# To be done:
Identify and pull out each line of the entries in which "structure" occurs.

A block of data
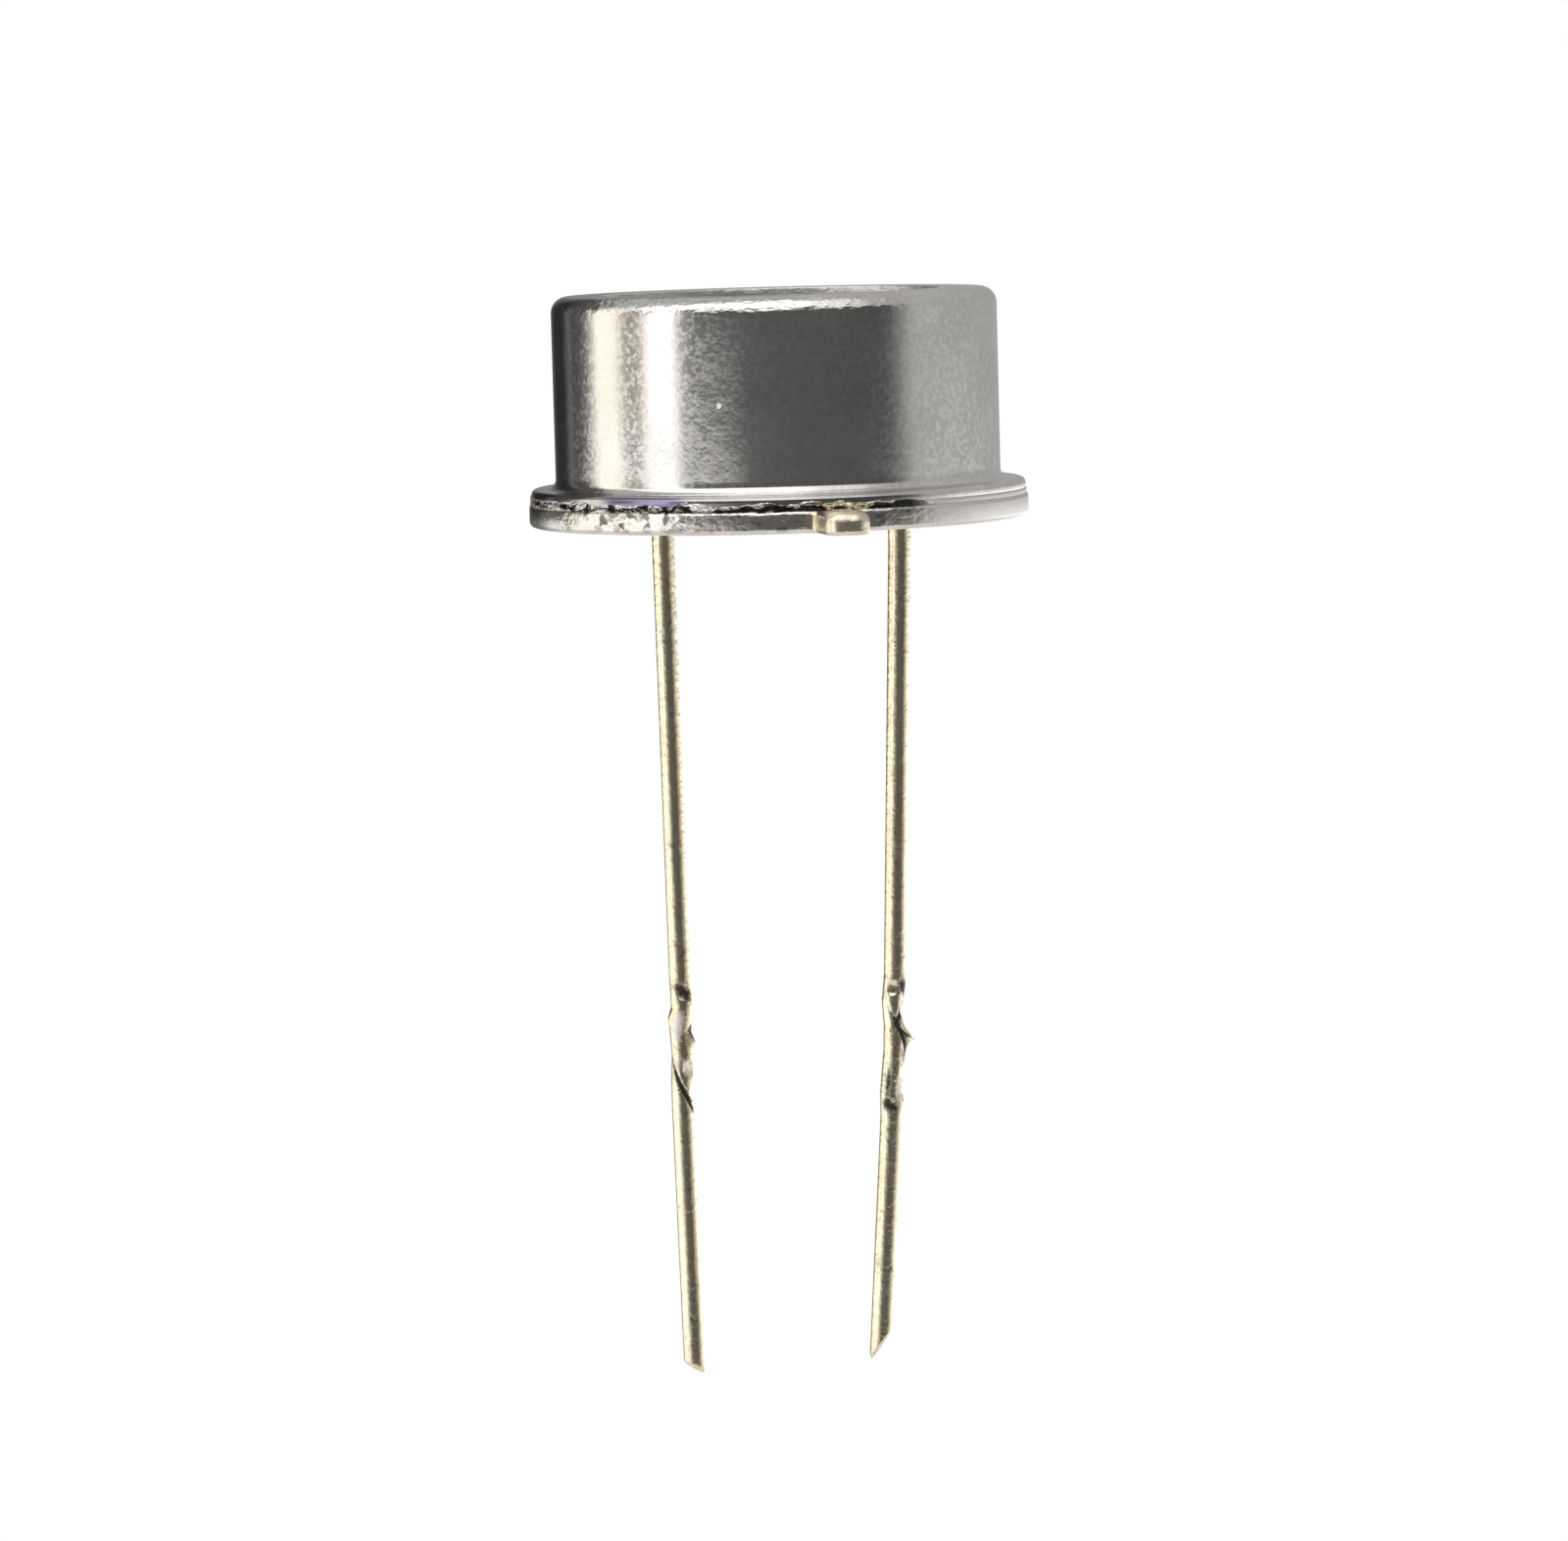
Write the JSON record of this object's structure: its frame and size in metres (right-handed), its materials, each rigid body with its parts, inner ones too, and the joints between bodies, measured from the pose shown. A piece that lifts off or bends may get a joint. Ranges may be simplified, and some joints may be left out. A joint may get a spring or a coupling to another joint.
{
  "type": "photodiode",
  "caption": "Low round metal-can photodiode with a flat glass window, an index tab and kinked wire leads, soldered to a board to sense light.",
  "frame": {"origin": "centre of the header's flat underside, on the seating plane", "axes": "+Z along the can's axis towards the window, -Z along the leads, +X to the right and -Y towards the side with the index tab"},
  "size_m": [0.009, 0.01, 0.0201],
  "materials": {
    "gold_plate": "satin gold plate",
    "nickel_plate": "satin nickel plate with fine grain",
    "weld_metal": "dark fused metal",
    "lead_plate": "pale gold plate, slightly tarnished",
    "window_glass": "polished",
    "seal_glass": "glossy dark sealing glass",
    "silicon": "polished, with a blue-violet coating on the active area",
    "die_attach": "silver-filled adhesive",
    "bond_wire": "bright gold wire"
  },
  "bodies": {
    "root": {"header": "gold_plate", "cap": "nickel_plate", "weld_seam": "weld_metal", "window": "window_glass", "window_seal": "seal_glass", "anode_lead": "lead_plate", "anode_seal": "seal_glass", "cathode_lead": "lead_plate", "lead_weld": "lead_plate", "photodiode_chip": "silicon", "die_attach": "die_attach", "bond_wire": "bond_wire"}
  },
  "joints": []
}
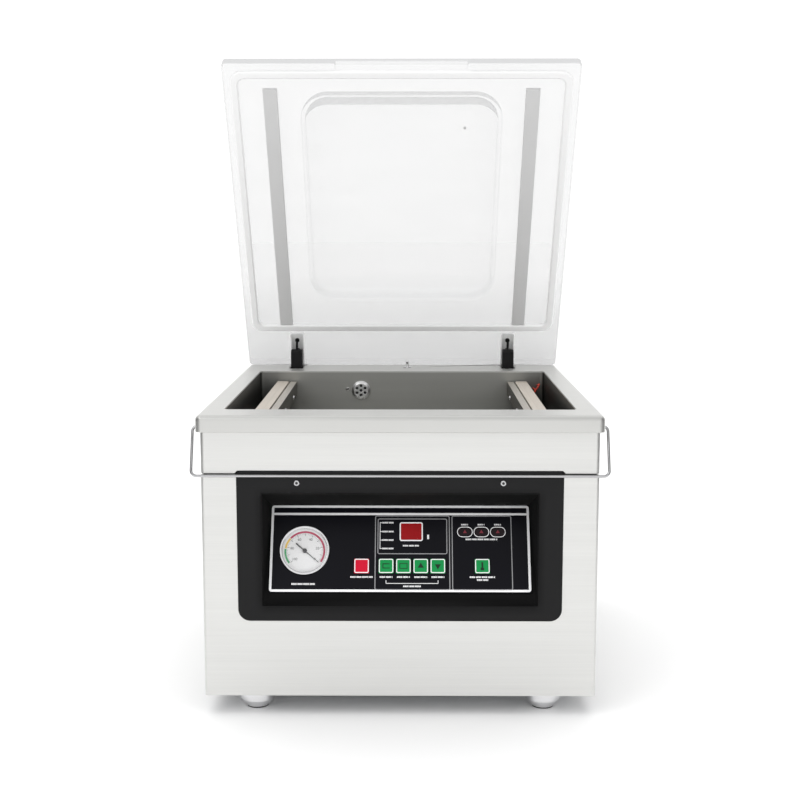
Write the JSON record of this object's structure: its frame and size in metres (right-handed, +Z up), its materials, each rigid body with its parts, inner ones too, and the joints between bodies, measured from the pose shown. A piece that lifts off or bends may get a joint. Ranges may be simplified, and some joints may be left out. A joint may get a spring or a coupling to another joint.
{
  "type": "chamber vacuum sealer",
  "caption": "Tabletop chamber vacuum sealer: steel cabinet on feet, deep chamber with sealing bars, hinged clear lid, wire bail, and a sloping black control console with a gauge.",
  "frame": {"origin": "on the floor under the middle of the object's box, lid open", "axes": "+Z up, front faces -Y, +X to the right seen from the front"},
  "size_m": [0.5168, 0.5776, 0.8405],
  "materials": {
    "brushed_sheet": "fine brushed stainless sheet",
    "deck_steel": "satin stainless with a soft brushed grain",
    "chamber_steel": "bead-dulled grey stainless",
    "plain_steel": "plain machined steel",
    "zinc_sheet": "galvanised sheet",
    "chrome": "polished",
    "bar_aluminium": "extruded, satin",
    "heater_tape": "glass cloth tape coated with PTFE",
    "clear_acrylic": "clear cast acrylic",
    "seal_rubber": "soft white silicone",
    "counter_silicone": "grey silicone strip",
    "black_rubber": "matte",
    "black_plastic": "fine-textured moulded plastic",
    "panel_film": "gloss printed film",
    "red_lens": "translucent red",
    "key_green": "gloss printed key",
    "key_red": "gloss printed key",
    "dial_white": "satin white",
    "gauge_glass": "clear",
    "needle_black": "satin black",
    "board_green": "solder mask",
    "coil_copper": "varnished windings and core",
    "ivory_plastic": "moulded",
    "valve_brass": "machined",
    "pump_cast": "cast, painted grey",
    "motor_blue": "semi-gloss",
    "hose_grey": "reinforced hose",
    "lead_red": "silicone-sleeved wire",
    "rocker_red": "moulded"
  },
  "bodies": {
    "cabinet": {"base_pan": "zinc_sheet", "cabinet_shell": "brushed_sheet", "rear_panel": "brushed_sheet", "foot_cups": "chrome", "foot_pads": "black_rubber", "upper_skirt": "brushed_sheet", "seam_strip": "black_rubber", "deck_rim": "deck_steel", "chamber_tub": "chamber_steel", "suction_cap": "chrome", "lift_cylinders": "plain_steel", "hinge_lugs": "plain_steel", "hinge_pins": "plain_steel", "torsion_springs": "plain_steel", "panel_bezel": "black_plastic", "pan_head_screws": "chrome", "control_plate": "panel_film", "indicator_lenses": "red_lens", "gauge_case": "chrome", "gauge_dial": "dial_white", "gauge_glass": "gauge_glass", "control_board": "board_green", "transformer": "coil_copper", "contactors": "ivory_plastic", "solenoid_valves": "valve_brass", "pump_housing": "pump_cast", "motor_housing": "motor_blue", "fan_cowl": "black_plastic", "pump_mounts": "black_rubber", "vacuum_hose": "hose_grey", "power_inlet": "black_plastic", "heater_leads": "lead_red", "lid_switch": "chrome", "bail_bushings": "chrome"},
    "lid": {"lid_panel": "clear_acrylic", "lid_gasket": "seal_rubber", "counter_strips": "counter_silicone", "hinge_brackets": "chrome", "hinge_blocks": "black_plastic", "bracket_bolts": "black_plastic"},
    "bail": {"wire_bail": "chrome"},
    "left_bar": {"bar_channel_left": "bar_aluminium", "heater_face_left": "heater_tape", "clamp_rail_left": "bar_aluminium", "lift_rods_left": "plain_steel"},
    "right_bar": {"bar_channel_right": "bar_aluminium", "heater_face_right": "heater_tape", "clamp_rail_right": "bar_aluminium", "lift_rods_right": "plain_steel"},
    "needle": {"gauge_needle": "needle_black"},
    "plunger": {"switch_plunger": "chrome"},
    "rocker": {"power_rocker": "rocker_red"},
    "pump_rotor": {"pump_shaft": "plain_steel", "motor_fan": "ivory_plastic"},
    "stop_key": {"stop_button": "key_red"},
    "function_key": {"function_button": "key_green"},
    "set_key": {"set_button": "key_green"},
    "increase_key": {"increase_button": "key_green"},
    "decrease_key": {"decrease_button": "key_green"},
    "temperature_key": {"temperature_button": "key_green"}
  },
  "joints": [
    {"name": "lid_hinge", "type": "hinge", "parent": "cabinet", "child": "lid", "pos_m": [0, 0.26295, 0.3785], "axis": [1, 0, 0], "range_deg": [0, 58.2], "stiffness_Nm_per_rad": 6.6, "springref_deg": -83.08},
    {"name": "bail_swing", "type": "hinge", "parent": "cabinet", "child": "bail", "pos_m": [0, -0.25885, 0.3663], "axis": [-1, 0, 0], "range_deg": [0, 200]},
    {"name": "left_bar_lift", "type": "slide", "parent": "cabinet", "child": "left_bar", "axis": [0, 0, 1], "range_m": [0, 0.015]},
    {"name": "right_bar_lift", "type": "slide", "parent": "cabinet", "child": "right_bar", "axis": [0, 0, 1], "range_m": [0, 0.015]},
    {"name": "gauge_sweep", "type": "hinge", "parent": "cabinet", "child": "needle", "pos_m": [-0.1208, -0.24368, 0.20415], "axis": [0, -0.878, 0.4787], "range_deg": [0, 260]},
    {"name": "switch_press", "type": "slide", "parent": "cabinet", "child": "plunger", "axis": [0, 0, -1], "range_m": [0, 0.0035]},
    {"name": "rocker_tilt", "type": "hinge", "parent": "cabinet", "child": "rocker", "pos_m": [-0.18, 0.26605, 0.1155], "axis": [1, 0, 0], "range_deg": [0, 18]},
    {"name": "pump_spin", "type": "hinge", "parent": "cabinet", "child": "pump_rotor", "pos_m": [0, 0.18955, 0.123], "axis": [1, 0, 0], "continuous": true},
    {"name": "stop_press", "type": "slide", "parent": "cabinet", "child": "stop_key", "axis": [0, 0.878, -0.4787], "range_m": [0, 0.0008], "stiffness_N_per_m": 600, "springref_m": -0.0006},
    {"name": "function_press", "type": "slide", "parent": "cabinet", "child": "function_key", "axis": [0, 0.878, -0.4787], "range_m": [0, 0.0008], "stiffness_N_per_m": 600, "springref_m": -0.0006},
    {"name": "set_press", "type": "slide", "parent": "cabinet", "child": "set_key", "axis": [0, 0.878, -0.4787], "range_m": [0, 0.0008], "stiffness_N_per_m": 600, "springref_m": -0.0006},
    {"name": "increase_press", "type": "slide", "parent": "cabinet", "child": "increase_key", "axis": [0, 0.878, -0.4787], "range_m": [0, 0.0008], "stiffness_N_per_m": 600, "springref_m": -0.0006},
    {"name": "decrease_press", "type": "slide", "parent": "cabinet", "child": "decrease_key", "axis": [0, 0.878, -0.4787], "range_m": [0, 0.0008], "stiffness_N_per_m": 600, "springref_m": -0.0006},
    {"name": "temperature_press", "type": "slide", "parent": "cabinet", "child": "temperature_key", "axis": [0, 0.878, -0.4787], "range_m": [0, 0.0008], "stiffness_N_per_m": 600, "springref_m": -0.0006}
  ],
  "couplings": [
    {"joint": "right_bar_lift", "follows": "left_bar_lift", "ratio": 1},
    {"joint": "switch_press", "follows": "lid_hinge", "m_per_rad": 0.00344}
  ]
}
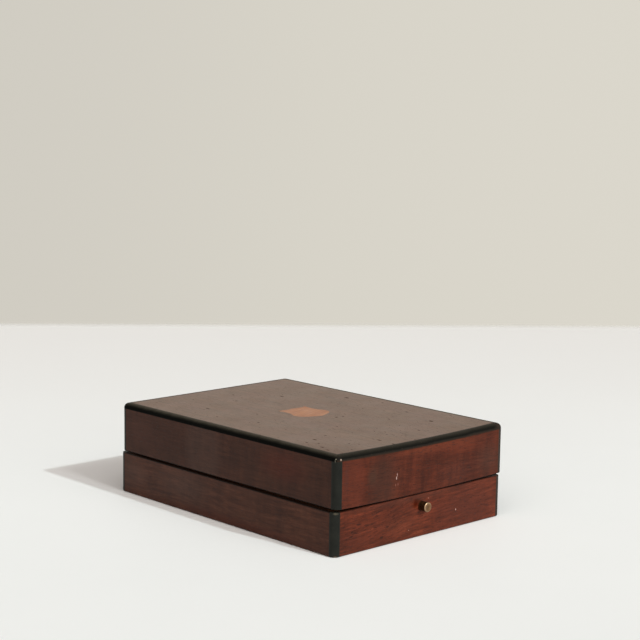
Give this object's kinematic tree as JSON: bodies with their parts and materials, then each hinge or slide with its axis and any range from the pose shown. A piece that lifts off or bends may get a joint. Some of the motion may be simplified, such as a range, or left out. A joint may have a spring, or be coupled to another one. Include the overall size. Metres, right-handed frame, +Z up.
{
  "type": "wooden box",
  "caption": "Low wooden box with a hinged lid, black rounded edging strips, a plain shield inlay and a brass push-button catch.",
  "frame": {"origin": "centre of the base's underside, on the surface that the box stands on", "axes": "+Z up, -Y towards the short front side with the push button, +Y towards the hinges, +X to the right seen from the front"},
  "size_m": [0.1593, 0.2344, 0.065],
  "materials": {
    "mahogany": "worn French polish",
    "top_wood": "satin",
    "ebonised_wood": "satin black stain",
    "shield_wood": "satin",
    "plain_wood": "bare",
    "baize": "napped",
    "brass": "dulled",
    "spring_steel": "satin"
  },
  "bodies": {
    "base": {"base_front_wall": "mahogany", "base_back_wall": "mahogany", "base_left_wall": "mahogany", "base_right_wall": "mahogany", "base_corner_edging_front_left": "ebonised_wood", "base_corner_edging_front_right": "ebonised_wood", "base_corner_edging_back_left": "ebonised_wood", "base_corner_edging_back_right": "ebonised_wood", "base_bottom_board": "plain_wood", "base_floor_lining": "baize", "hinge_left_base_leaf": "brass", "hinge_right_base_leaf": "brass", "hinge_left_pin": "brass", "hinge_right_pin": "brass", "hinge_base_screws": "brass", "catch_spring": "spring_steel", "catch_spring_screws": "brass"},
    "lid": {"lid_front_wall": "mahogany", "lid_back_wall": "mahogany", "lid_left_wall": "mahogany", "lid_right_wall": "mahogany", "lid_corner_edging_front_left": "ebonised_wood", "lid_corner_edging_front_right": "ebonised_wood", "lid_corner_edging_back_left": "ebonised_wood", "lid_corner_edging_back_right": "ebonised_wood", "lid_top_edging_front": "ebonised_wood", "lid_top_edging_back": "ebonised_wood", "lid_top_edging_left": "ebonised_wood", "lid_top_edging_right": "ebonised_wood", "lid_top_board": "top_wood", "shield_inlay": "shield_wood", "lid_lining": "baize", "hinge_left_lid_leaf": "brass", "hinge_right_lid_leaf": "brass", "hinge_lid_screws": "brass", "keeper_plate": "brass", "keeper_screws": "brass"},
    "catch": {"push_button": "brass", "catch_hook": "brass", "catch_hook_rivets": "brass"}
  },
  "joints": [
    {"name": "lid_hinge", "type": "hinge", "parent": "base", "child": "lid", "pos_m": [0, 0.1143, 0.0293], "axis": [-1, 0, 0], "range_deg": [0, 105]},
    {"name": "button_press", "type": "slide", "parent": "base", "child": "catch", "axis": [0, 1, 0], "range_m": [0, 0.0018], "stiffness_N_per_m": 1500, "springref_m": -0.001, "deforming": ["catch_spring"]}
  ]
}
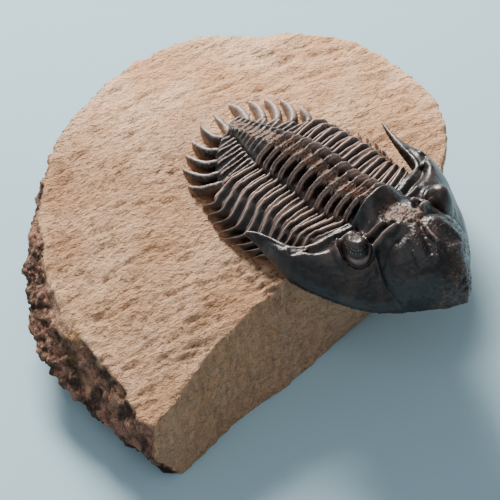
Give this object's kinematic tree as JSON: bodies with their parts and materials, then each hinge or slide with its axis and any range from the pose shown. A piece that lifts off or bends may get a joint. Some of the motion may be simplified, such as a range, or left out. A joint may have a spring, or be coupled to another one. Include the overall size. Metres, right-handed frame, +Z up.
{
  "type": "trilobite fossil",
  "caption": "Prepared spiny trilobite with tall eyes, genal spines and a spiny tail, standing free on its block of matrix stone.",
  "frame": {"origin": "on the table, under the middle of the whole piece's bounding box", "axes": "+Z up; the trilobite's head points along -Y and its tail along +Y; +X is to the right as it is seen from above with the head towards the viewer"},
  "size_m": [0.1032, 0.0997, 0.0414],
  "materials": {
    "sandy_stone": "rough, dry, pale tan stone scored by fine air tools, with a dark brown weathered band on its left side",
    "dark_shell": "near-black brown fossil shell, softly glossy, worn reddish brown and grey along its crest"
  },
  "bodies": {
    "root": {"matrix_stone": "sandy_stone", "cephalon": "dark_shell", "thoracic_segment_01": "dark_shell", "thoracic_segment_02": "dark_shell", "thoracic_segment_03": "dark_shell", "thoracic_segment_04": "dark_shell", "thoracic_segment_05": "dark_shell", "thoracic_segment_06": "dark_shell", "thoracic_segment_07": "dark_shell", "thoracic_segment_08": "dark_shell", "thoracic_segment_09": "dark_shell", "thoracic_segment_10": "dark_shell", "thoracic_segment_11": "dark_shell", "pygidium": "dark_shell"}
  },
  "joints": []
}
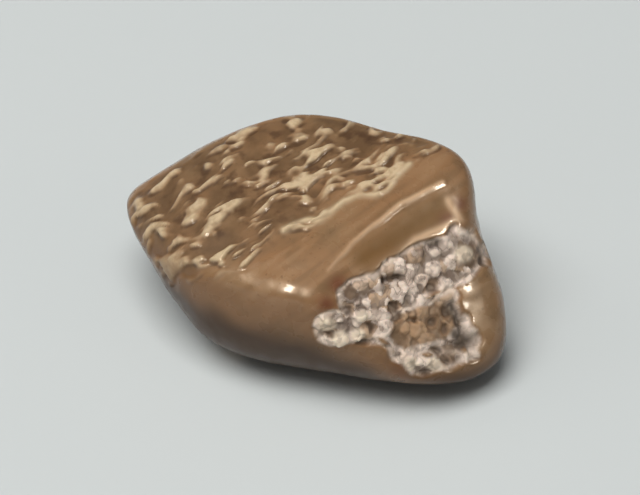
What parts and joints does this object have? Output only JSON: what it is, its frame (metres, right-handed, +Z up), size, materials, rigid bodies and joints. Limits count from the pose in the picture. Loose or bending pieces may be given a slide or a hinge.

# The solution:
Write the JSON record of this object's structure: its frame and size in metres (right-handed), its materials, each rigid body with its parts, inner ones too, and the joints between bodies, measured from the pose shown. A piece that lifts off or bends may get a joint. Ranges may be simplified, and some joints may be left out. A joint may get a spring or a coupling to another joint.
Write the JSON record of this object's structure: its frame and size in metres (right-handed, +Z up), its materials, each rigid body with its parts, inner ones too, and the joints between bodies, measured from the pose shown. A piece that lifts off or bends may get a joint. Ranges may be simplified, and some joints may be left out. A joint may get a spring or a coupling to another joint.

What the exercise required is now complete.